* Supplied data

:::::

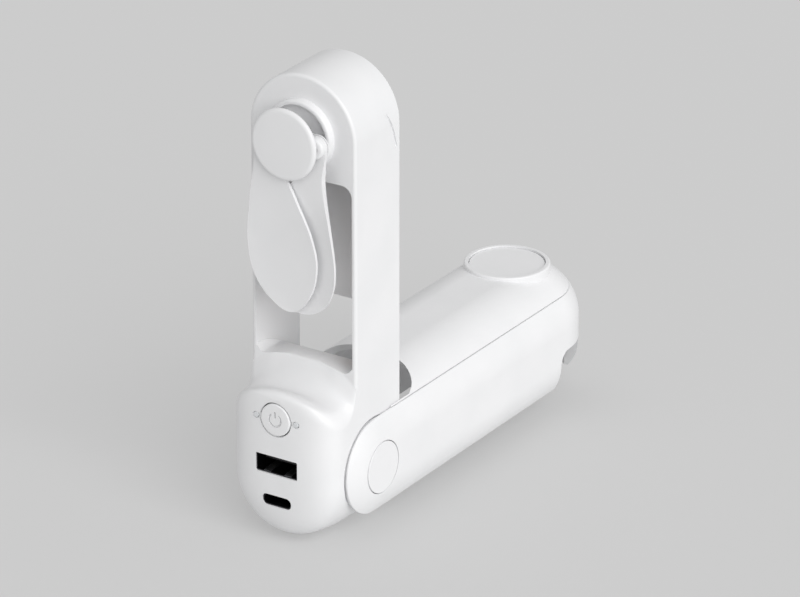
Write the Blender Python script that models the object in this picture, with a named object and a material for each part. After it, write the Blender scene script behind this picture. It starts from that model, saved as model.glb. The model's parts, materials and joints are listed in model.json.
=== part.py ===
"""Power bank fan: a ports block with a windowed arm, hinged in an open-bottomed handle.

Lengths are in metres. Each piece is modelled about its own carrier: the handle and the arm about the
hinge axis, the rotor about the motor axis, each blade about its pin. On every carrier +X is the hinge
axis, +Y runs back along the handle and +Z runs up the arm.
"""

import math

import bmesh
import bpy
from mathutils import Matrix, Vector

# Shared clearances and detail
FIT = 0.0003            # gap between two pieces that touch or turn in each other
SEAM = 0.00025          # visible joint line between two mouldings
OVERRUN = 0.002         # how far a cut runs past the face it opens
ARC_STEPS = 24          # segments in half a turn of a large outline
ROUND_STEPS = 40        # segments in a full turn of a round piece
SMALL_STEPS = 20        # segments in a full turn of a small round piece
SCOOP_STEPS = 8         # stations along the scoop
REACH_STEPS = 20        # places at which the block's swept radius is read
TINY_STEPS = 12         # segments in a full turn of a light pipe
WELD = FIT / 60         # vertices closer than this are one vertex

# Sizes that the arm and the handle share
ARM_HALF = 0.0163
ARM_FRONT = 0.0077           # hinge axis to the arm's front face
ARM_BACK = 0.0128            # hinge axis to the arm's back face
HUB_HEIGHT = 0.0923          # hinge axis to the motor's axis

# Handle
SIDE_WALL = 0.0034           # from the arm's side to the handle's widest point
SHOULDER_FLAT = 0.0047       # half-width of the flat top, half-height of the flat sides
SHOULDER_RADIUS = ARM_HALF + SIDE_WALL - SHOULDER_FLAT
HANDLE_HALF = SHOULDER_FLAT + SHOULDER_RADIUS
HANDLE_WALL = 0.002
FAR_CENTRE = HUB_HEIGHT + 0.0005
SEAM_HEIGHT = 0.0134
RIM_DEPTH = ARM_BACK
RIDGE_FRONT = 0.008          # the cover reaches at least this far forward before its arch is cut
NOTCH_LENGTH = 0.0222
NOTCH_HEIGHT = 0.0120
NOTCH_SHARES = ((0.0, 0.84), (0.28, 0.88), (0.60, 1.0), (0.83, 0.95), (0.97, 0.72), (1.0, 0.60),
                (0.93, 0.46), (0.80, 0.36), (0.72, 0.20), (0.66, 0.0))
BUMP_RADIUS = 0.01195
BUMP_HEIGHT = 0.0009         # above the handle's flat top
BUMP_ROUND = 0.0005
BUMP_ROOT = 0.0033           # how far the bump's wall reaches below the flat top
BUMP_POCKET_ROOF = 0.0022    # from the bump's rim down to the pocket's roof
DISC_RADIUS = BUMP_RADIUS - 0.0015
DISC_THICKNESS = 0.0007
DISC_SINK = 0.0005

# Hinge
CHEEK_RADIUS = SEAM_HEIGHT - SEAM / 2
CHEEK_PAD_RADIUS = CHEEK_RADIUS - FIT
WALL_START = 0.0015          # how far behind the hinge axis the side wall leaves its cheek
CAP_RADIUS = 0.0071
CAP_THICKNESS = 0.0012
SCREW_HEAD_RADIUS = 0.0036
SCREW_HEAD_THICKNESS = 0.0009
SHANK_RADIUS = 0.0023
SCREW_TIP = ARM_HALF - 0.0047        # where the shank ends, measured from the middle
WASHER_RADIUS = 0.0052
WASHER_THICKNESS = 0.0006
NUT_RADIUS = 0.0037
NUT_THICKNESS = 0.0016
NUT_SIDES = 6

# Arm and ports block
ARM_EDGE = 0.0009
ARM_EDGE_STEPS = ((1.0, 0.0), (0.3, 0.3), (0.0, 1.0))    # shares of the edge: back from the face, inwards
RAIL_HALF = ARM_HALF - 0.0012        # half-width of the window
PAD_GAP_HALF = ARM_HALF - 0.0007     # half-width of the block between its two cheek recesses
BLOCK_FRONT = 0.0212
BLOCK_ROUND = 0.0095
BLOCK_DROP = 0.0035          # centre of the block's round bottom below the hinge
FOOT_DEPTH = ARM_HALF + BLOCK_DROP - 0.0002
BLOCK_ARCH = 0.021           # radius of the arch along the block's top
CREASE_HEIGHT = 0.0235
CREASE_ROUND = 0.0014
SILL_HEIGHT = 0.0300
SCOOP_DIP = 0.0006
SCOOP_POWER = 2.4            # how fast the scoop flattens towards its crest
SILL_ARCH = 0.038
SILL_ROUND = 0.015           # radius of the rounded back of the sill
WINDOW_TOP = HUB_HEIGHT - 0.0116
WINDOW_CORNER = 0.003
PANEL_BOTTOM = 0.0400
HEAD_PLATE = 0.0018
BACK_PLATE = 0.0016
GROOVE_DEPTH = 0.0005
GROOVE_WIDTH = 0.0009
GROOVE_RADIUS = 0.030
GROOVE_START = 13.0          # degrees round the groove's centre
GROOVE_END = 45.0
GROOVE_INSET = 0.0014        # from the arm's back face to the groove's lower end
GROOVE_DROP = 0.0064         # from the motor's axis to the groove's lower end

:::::

* Given exercise
Print the complete listing again, exactly as it stands.

* Exercise response
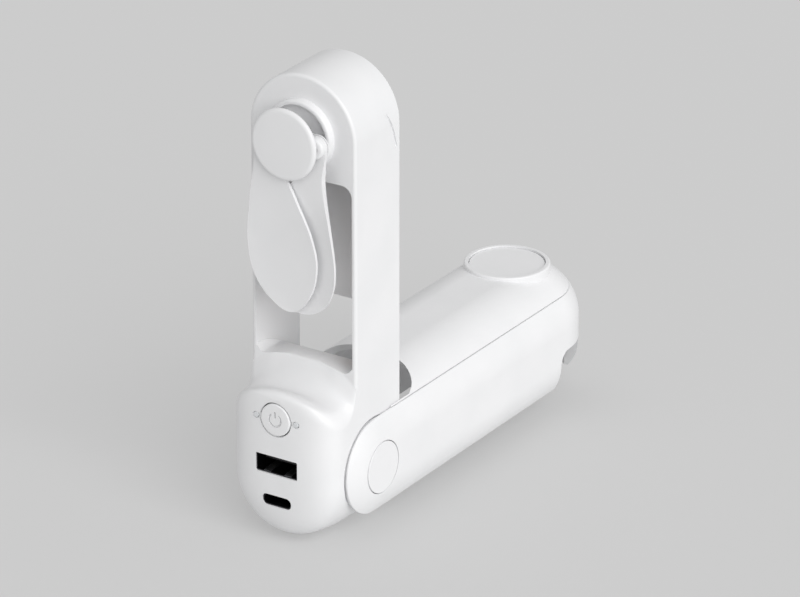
Write the Blender Python script that models the object in this picture, with a named object and a material for each part. After it, write the Blender scene script behind this picture. It starts from that model, saved as model.glb. The model's parts, materials and joints are listed in model.json.
=== part.py ===
"""Power bank fan: a ports block with a windowed arm, hinged in an open-bottomed handle.

Lengths are in metres. Each piece is modelled about its own carrier: the handle and the arm about the
hinge axis, the rotor about the motor axis, each blade about its pin. On every carrier +X is the hinge
axis, +Y runs back along the handle and +Z runs up the arm.
"""

import math

import bmesh
import bpy
from mathutils import Matrix, Vector

# Shared clearances and detail
FIT = 0.0003            # gap between two pieces that touch or turn in each other
SEAM = 0.00025          # visible joint line between two mouldings
OVERRUN = 0.002         # how far a cut runs past the face it opens
ARC_STEPS = 24          # segments in half a turn of a large outline
ROUND_STEPS = 40        # segments in a full turn of a round piece
SMALL_STEPS = 20        # segments in a full turn of a small round piece
SCOOP_STEPS = 8         # stations along the scoop
REACH_STEPS = 20        # places at which the block's swept radius is read
TINY_STEPS = 12         # segments in a full turn of a light pipe
WELD = FIT / 60         # vertices closer than this are one vertex

# Sizes that the arm and the handle share
ARM_HALF = 0.0163
ARM_FRONT = 0.0077           # hinge axis to the arm's front face
ARM_BACK = 0.0128            # hinge axis to the arm's back face
HUB_HEIGHT = 0.0923          # hinge axis to the motor's axis

# Handle
SIDE_WALL = 0.0034           # from the arm's side to the handle's widest point
SHOULDER_FLAT = 0.0047       # half-width of the flat top, half-height of the flat sides
SHOULDER_RADIUS = ARM_HALF + SIDE_WALL - SHOULDER_FLAT
HANDLE_HALF = SHOULDER_FLAT + SHOULDER_RADIUS
HANDLE_WALL = 0.002
FAR_CENTRE = HUB_HEIGHT + 0.0005
SEAM_HEIGHT = 0.0134
RIM_DEPTH = ARM_BACK
RIDGE_FRONT = 0.008          # the cover reaches at least this far forward before its arch is cut
NOTCH_LENGTH = 0.0222
NOTCH_HEIGHT = 0.0120
NOTCH_SHARES = ((0.0, 0.84), (0.28, 0.88), (0.60, 1.0), (0.83, 0.95), (0.97, 0.72), (1.0, 0.60),
                (0.93, 0.46), (0.80, 0.36), (0.72, 0.20), (0.66, 0.0))
BUMP_RADIUS = 0.01195
BUMP_HEIGHT = 0.0009         # above the handle's flat top
BUMP_ROUND = 0.0005
BUMP_ROOT = 0.0033           # how far the bump's wall reaches below the flat top
BUMP_POCKET_ROOF = 0.0022    # from the bump's rim down to the pocket's roof
DISC_RADIUS = BUMP_RADIUS - 0.0015
DISC_THICKNESS = 0.0007
DISC_SINK = 0.0005

# Hinge
CHEEK_RADIUS = SEAM_HEIGHT - SEAM / 2
CHEEK_PAD_RADIUS = CHEEK_RADIUS - FIT
WALL_START = 0.0015          # how far behind the hinge axis the side wall leaves its cheek
CAP_RADIUS = 0.0071
CAP_THICKNESS = 0.0012
SCREW_HEAD_RADIUS = 0.0036
SCREW_HEAD_THICKNESS = 0.0009
SHANK_RADIUS = 0.0023
SCREW_TIP = ARM_HALF - 0.0047        # where the shank ends, measured from the middle
WASHER_RADIUS = 0.0052
WASHER_THICKNESS = 0.0006
NUT_RADIUS = 0.0037
NUT_THICKNESS = 0.0016
NUT_SIDES = 6

# Arm and ports block
ARM_EDGE = 0.0009
ARM_EDGE_STEPS = ((1.0, 0.0), (0.3, 0.3), (0.0, 1.0))    # shares of the edge: back from the face, inwards
RAIL_HALF = ARM_HALF - 0.0012        # half-width of the window
PAD_GAP_HALF = ARM_HALF - 0.0007     # half-width of the block between its two cheek recesses
BLOCK_FRONT = 0.0212
BLOCK_ROUND = 0.0095
BLOCK_DROP = 0.0035          # centre of the block's round bottom below the hinge
FOOT_DEPTH = ARM_HALF + BLOCK_DROP - 0.0002
BLOCK_ARCH = 0.021           # radius of the arch along the block's top
CREASE_HEIGHT = 0.0235
CREASE_ROUND = 0.0014
SILL_HEIGHT = 0.0300
SCOOP_DIP = 0.0006
SCOOP_POWER = 2.4            # how fast the scoop flattens towards its crest
SILL_ARCH = 0.038
SILL_ROUND = 0.015           # radius of the rounded back of the sill
WINDOW_TOP = HUB_HEIGHT - 0.0116
WINDOW_CORNER = 0.003
PANEL_BOTTOM = 0.0400
HEAD_PLATE = 0.0018
BACK_PLATE = 0.0016
GROOVE_DEPTH = 0.0005
GROOVE_WIDTH = 0.0009
GROOVE_RADIUS = 0.030
GROOVE_START = 13.0          # degrees round the groove's centre
GROOVE_END = 45.0
GROOVE_INSET = 0.0014        # from the arm's back face to the groove's lower end
GROOVE_DROP = 0.0064         # from the motor's axis to the groove's lower end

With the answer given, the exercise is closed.